DateLine: 10th December 2006

 

Refusing to blame coach Greg Chappell for the string of dismal performances of the Indian team, former South African batsman Barry Richards slammed the sport's administrators for failing to devise a long-term policy for the game in the country. "Coaches and players can be sacked. But can this solve the problem? They have the best team out there that is not performing. There is no long-term programme. You should hang the administrators," said 61-year-old Richards, rated as one of the best batsmen of the last century. Richards said Chappell took up the job in India with a clear-cut aim to try and make a difference to the country's standards. "There is nothing wrong in that. If you plan in the long term then only you can make things happen. And therein lies the problem," he told newspersons. "Indian cricket has a good player base, a good fan base, and lot of money. But the problem is they don't plan in the long term."

 

Richards, who could play only four Tests as his playing career was cut short by South Africa's isolation during the apartheid era, said that he had never seen any state association representative in India having any clue to where they want Indian cricket to go after 10 years. "This is not the situation in Australia. You can go to Queensland, Western Australia or some other states. They will tell you in a clear-cut manner what they want to attain after say five years," said the right-hander, nominated as Wisden's Cricketer of the Year in 1969. However, Richards felt that coaching was an 'over-rated profession'.

 

"What can the coach do?
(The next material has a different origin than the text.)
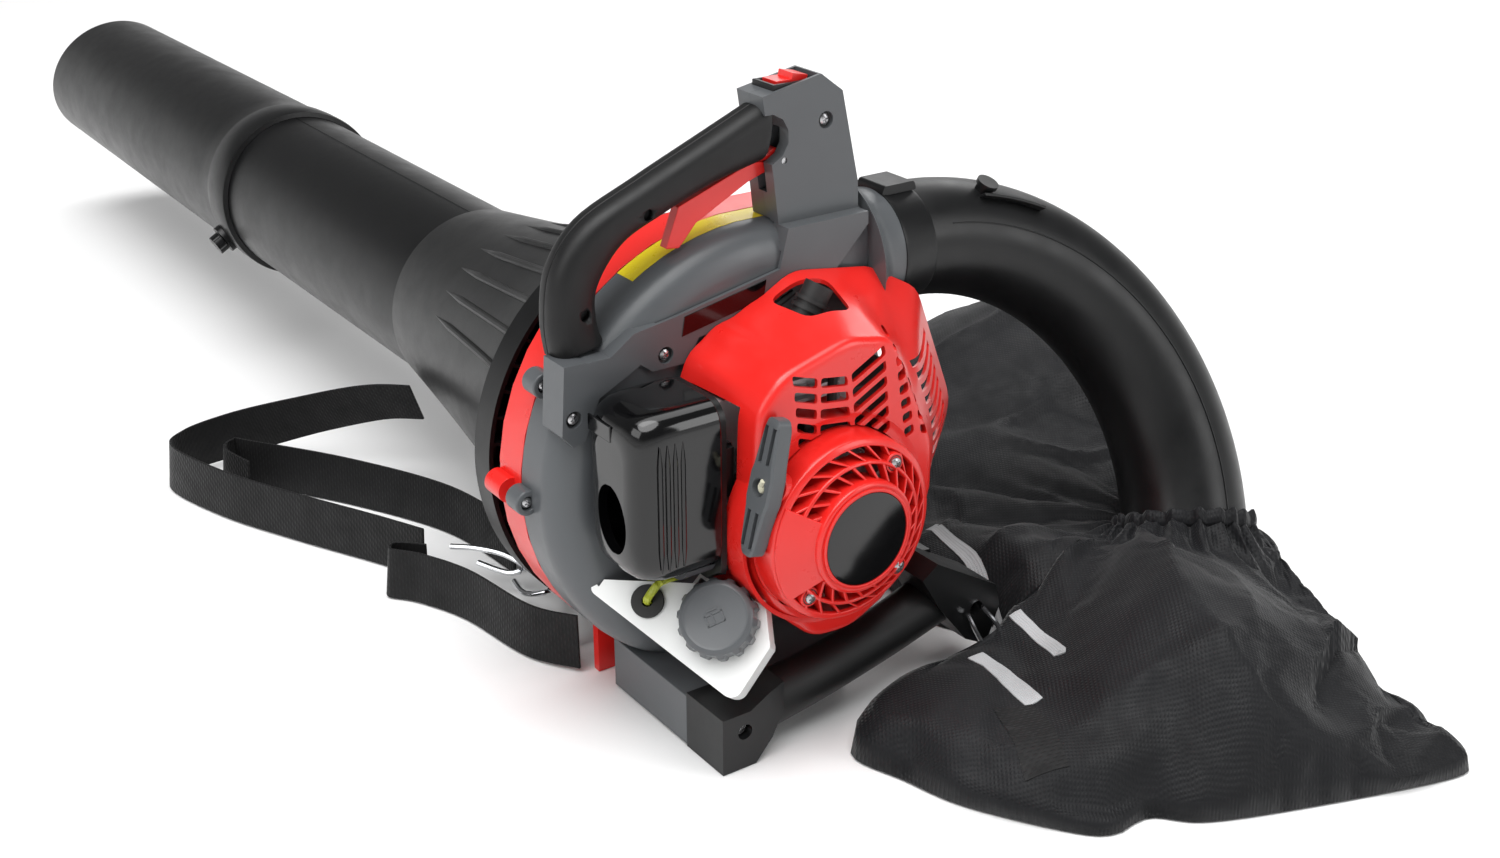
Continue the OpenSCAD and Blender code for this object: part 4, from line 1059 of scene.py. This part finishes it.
def bag_point(k, s):
    a = 2 * math.pi * k / BAG_SIDES
    t = math.pi / 2 - a
    pleat = math.cos(21 * a + 1.3 * math.sin(3 * a)) + 0.4 * math.cos(34 * a)
    start = mouth_middle + (46.5 + 0.8 * pleat) * (math.cos(t) * mouth_out + math.sin(t) * bend_side)
    reach = bag_reach[k]
    edge = Vector((BAG_MIDDLE.x + reach * math.cos(a), BAG_MIDDLE.y + reach * math.sin(a)))
    g = s ** 1.3
    x, y = start.x * (1 - g) + edge.x * g, start.y * (1 - g) + edge.y * g
    body = bag_height(x, y)
    fall = min(1, s / 0.3)
    z = start.z * (1 - fall) ** 1.4 + body * (1 - (1 - fall) ** 1.4)
    z += folds(x, y) * min(1, s * 3) * min(1, (1 - s) * 4)
    z += 3.4 * pleat * math.exp(-((s - 0.1) / 0.1) ** 2)
    z *= max(0, 1 - s ** 9) ** 0.5
    return Vector((x, y, max(1.0, z)))


bag_reach = reach_of([p.to_2d() for p in curve([(x, y, 0) for x, y in bag_edge], 5, closed=True)],
                     BAG_MIDDLE, BAG_SIDES)
bag_rings = [[bag_point(k, i / BAG_RINGS) for k in range(BAG_SIDES)] for i in range(BAG_RINGS + 1)]
under = []
for i in range(1, BAG_UNDER + 1):
    s = 1 - i / (BAG_UNDER + 1)
    under.append([Vector((BAG_MIDDLE.x + (p.x - BAG_MIDDLE.x) * s,
                          BAG_MIDDLE.y + (p.y - BAG_MIDDLE.y) * s, 0.8)) for p in bag_rings[-1]])
bag_skin = loft(bag_rings + under)
bag = piece("bag_cloth", bag_skin, CLOTH, stands_for=("collection_bag",),
            angle=180)


STRIPES = {"bag_stripe_upper": ([(22, 177), (106, 154), (197, 127), (206, 124)], 4),
           "bag_stripe_lower": ([(166, 92), (192, 91), (226, 86)], 6)}


def stripe_gap(x, y):
    """Distance from a place to the nearest stripe printed on the bag."""
    near, p = 1e9, Vector((x, y))
    for line, half in STRIPES.values():
        for a, b in zip(line, line[1:]):
            a, run = Vector(a), Vector(b) - Vector(a)
            t = min(1, max(0, (p - a).dot(run) / run.dot(run)))
            near = min(near, (p - a - run * t).length)
    return near


def settle(obj, frames, most):
    """Lets a little spare cloth wrinkle by simulation, and keeps every point within a distance of its start."""
    start = [v.co.copy() for v in obj.data.vertices]
    held = [i for i, p in enumerate(start) if p.z < 3 * MM or (p / MM - mouth_middle).length < 49]
    obj.vertex_groups.new(name="held").add(held, 1.0, "REPLACE")
    cloth = obj.modifiers.new("cloth", "CLOTH")
    how = cloth.settings
    how.vertex_group_mass = "held"
    how.quality, how.mass, how.air_damping = 6, 0.15, 2
    how.tension_stiffness, how.compression_stiffness, how.shear_stiffness, how.bending_stiffness = 12, 12, 4, 0.12
    how.shrink_min, how.use_pressure, how.uniform_pressure_force = -0.05, True, 1.2
    how.effector_weights.gravity = 0
    cloth.collision_settings.use_collision = False
    cloth.point_cache.frame_start, cloth.point_cache.frame_end = 1, frames
    for step in range(1, frames + 1):
        scene.frame_set(step)
    settled = obj.evaluated_get(bpy.context.evaluated_depsgraph_get())
    ends = [v.co.copy() for v in settled.data.vertices]
    obj.modifiers.remove(cloth)
    obj.vertex_groups.clear()
    scene.frame_set(1)
    for v, a, b in zip(obj.data.vertices, start, ends):
        move, reach = b - a, min(most, 1 + 0.25 * stripe_gap(a.x / MM, a.y / MM)) * MM
        v.co = a + move.normalized() * min(move.length, reach) if move.length > 0 else a
        v.co.z = max(v.co.z, 0.8 * MM)


settle(bag, 16, 11)
hem_rings = []
for k in range(BAG_SIDES):
    p = bag_rings[0][k]
    out = (p - mouth_middle).normalized()
    down = bend_side.cross(mouth_out)
    hem_rings.append([p + out * (1.8 * math.cos(t) + 0.6) + down * 5.5 * math.sin(t)
                      for t in (2 * math.pi * j / 10 for j in range(10))])
piece("bag_mouth_hem", loft(hem_rings, wrap=True), CLOTH, angle=180)

bag_top = BVHTree.FromPolygons([v.co / MM for v in bag.data.vertices],
                               [p.vertices[:] for p in bag.data.polygons])


def draped(name, line, half, finish):
    """A flat strip that lies on the bag's upper side."""
    path, rings = curve([(x, y, 0) for x, y in line], 12), []
    columns = [half * (j / 3 - 1) for j in range(7)]
    for i, p in enumerate(path):
        ahead = (path[min(i + 1, len(path) - 1)] - path[max(i - 1, 0)]).normalized()
        side = Vector((-ahead.y, ahead.x, 0))
        tops = [bag_top.ray_cast(p + side * u + UP * 300,
                                 -UP)[0] or bag_top.find_nearest(p + side * u)[0] for u in columns]
        rings.append([q + UP * 0.7 for q in tops] + [q - UP * 0.4 for q in reversed(tops)])
    strip = piece(name, loft(rings), finish, angle=50)
    lay_threads(strip, 14, columns + columns[::-1])
    return strip


for name, (line, half) in STRIPES.items():
    draped(name, line, half, SILVER)
tab = draped("bag_tab", [(222, 72), (240, 66), (258, 58), (276, 50)], 13, WEBBING)


# ---------------------------------------------------------------- camera, floor and light

def aim(obj, target):
    obj.rotation_mode = "QUATERNION"
    obj.rotation_quaternion = (Vector(target) - obj.location).to_track_quat("-Z", "Y")


camera = bpy.data.objects.new("camera", bpy.data.cameras.new("camera"))
scene.collection.objects.link(camera)
scene.camera = camera
camera.data.lens, camera.data.sensor_width = 44.4, 36
camera.data.clip_end = 200
camera.location = (0.900, -0.596, 0.640)
aim(camera, camera.location + Vector((-0.7457, 0.5241, -0.4115)))

floor_mesh = bpy.data.meshes.new("floor")
floor_mesh.from_pydata([(-60, -60, 0), (60, -60, 0), (60, 60, 0), (-60, 60, 0)], [], [(0, 1, 2, 3)])
floor = bpy.data.objects.new("floor", floor_mesh)
floor.location.z = cad_box[0].z - 0.0005
scene.collection.objects.link(floor)
floor_mesh.materials.append(Finish("pale floor", (0.86, 0.86, 0.86), 0.6).vary(3, 0.99,
    1.01).material)

scene.world = bpy.data.worlds.new("studio")
scene.world.use_nodes = True
sky = scene.world.node_tree
height = sky.nodes.new("ShaderNodeSeparateXYZ")
fade = sky.nodes.new("ShaderNodeMapRange")
for i, v in enumerate((0.02, 0.3, 0.93, 0.16)):
    fade.inputs[i + 1].default_value = v
sky.links.new(sky.nodes.new("ShaderNodeTexCoord").outputs["Generated"], height.inputs[0])
sky.links.new(height.outputs["Z"], fade.inputs[0])
sky.nodes["Background"].inputs["Color"].default_value = (1, 1, 1, 1)
sky.links.new(fade.outputs[0], sky.nodes["Background"].inputs["Strength"])
scene.view_settings.view_transform = "Standard"


def softbox(name, place, target, size, power):
    light = bpy.data.lights.new(name, "AREA")
    light.shape, light.size, light.size_y, light.energy = "RECTANGLE", size[0], size[1], power
    obj = bpy.data.objects.new(name, light)
    scene.collection.objects.link(obj)
    obj.location = place
    aim(obj, target)
    return obj


softbox("overhead", (-0.2, 0.1, 2.4), (-0.1, 0.1, 0), (2.6, 1.2), 22)
softbox("front_left", (0.2, -2.2, 1.5), (0, 0, 0.15), (1.6, 1.2), 15)
softbox("right_side", (2.0, 1.4, 1.3), (0.1, 0.1, 0.15), (1.0, 1.4), 16)
softbox("behind", (-1.8, 2.2, 1.6), (-0.2, 0.1, 0.1), (2.0, 1.0), 16)

sun = bpy.data.objects.new("soft_sun", bpy.data.lights.new("soft_sun", "SUN"))
sun.data.energy, sun.data.angle = 2.7, 0.9
scene.collection.objects.link(sun)
sun.location = (0.6, -0.8, 3)
aim(sun, (0, 0, 0))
A strong captain can control the team well". Richards also came down heavily on the game's domestic structure in India, saying no good will be served with the large number of teams. "There are 30 first-class teams. Only some of them are strong. Standards can develop only when the strong fight the strong," he said. Richards reminded scribes that this was not the first time that India had come up with a poor show on the fast and bouncy tracks of South Africa. "Earlier also, when they went to South Africa they performed badly. There was much hue and cry then. But soon after India came out with a 3-0 win against a weak side, everybody forgot the debacle," he said. Richards felt that India should have camped in South Africa for at least a week to get acclimatized to the conditions there. He said the non-performance of Virender Sehwag has put pressure on the middle order, while Irfan Pathan's failure to swing the ball and offie Harbhajan Singh's lacklustre show have also affected India's fortunes.